#### Data entries:
● ● ● ●

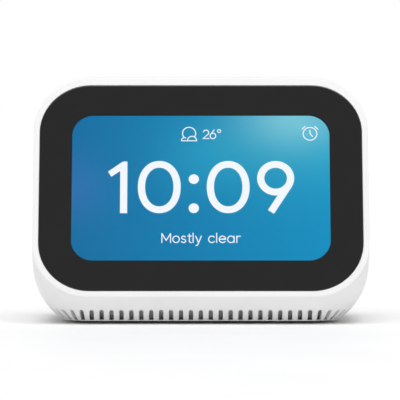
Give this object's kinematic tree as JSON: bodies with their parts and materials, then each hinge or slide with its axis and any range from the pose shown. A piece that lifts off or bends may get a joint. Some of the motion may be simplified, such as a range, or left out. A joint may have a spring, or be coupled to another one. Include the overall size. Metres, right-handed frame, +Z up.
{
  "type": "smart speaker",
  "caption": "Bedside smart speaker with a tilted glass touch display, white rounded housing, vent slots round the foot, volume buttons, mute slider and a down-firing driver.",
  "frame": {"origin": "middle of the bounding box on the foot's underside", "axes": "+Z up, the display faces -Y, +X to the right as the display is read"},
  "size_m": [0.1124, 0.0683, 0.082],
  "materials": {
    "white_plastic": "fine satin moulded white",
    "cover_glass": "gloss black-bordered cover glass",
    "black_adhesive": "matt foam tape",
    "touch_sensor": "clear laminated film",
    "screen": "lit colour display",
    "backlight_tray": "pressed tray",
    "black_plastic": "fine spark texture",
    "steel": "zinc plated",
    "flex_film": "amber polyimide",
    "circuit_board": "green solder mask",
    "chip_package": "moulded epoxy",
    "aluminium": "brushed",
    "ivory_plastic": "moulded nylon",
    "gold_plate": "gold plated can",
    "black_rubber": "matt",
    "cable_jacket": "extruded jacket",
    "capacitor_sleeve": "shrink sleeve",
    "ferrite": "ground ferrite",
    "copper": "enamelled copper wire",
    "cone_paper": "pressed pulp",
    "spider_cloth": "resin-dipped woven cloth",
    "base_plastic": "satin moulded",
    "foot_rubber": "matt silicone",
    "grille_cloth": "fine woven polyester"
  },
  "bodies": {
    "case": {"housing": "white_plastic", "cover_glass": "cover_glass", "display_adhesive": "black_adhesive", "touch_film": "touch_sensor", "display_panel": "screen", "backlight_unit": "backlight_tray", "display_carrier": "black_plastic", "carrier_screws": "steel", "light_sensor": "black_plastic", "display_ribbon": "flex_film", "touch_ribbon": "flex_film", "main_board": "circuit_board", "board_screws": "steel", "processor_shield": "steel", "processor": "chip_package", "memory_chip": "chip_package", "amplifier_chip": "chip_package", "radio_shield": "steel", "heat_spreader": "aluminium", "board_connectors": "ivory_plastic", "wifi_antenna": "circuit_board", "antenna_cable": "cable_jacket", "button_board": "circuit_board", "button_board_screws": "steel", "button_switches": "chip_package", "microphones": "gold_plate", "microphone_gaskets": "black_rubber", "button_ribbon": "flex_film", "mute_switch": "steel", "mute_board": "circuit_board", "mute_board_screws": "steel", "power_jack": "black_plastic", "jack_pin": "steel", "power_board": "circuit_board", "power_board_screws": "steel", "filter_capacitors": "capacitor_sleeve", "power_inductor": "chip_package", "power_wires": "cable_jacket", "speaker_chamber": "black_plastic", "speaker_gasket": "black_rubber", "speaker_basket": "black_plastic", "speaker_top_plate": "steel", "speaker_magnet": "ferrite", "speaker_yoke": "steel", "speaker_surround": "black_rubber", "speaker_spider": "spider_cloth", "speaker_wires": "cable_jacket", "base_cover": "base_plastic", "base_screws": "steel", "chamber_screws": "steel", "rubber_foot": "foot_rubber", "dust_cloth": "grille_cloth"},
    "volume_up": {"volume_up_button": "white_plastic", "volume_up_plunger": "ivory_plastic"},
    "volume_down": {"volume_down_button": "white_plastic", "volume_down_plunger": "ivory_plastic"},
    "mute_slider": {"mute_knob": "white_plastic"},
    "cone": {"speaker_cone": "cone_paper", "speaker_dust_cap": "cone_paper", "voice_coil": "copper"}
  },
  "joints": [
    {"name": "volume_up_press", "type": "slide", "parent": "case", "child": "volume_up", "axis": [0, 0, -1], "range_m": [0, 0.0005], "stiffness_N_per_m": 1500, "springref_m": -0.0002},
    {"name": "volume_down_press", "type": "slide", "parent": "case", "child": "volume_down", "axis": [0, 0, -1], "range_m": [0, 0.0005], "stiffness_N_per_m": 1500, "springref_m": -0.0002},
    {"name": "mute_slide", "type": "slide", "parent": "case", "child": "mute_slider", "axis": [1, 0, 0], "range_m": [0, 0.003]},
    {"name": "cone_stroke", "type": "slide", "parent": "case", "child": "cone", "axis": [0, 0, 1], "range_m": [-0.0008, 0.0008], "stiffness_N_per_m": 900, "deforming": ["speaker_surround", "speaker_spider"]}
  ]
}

● ● ● ●

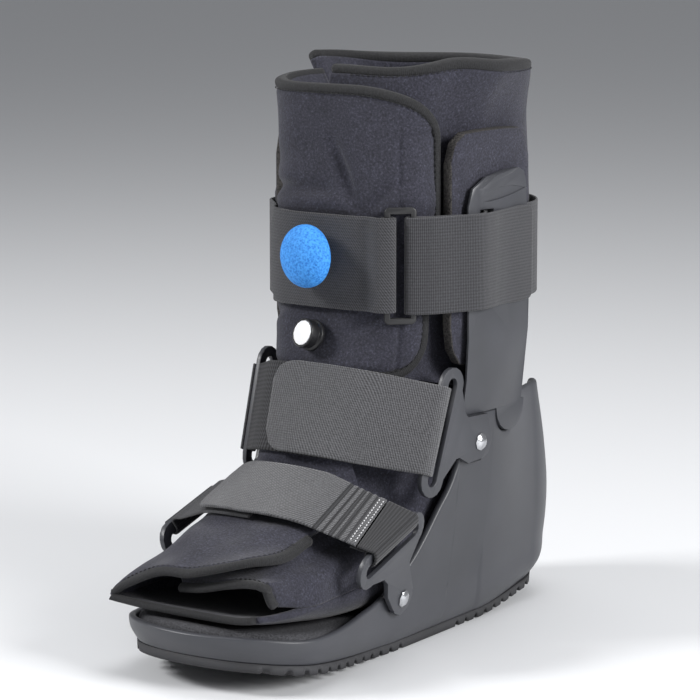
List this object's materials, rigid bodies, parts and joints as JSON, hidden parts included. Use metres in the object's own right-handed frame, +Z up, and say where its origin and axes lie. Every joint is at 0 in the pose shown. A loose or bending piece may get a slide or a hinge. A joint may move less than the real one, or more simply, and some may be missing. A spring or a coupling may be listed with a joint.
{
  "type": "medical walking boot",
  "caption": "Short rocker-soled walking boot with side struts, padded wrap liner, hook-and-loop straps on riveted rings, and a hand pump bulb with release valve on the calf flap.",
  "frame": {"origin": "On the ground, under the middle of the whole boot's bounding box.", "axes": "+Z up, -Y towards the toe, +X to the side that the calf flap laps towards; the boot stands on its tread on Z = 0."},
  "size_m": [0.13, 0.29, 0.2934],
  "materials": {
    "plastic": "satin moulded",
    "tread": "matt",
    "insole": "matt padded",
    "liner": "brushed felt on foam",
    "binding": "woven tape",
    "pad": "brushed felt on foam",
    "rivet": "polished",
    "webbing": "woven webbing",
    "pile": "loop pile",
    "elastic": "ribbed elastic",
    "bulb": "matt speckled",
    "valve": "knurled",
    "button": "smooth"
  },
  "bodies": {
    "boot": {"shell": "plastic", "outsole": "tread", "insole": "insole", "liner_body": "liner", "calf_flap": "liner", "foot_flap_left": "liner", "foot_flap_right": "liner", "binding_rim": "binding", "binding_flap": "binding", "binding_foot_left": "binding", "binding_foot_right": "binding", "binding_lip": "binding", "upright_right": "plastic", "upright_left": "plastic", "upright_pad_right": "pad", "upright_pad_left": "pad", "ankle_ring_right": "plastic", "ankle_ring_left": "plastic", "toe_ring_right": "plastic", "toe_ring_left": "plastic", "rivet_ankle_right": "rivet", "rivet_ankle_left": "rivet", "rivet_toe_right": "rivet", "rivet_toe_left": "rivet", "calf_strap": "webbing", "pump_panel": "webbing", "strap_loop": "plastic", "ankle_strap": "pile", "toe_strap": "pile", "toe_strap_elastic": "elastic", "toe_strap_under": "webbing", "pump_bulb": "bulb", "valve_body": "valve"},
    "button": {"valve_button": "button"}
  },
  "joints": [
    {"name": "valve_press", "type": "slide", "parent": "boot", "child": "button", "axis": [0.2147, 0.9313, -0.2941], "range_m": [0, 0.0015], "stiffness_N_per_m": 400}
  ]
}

● ● ● ●

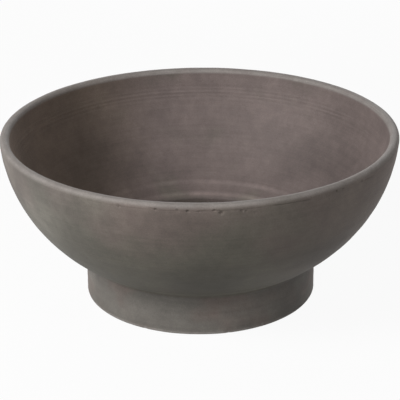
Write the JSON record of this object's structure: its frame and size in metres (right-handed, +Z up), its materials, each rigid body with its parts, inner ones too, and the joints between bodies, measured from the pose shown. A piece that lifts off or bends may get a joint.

● ● ● ●

#### Prompt:
Which lines of the data include "JSON"? Copy each of them.

#### Completed task:
Give this object's kinematic tree as JSON: bodies with their parts and materials, then each hinge or slide with its axis and any range from the pose shown. A piece that lifts off or bends may get a joint. Some of the motion may be simplified, such as a range, or left out. A joint may have a spring, or be coupled to another one. Include the overall size. Metres, right-handed frame, +Z up.
List this object's materials, rigid bodies, parts and joints as JSON, hidden parts included. Use metres in the object's own right-handed frame, +Z up, and say where its origin and axes lie. Every joint is at 0 in the pose shown. A loose or bending piece may get a slide or a hinge. A joint may move less than the real one, or more simply, and some may be missing. A spring or a coupling may be listed with a joint.
Write the JSON record of this object's structure: its frame and size in metres (right-handed, +Z up), its materials, each rigid body with its parts, inner ones too, and the joints between bodies, measured from the pose shown. A piece that lifts off or bends may get a joint.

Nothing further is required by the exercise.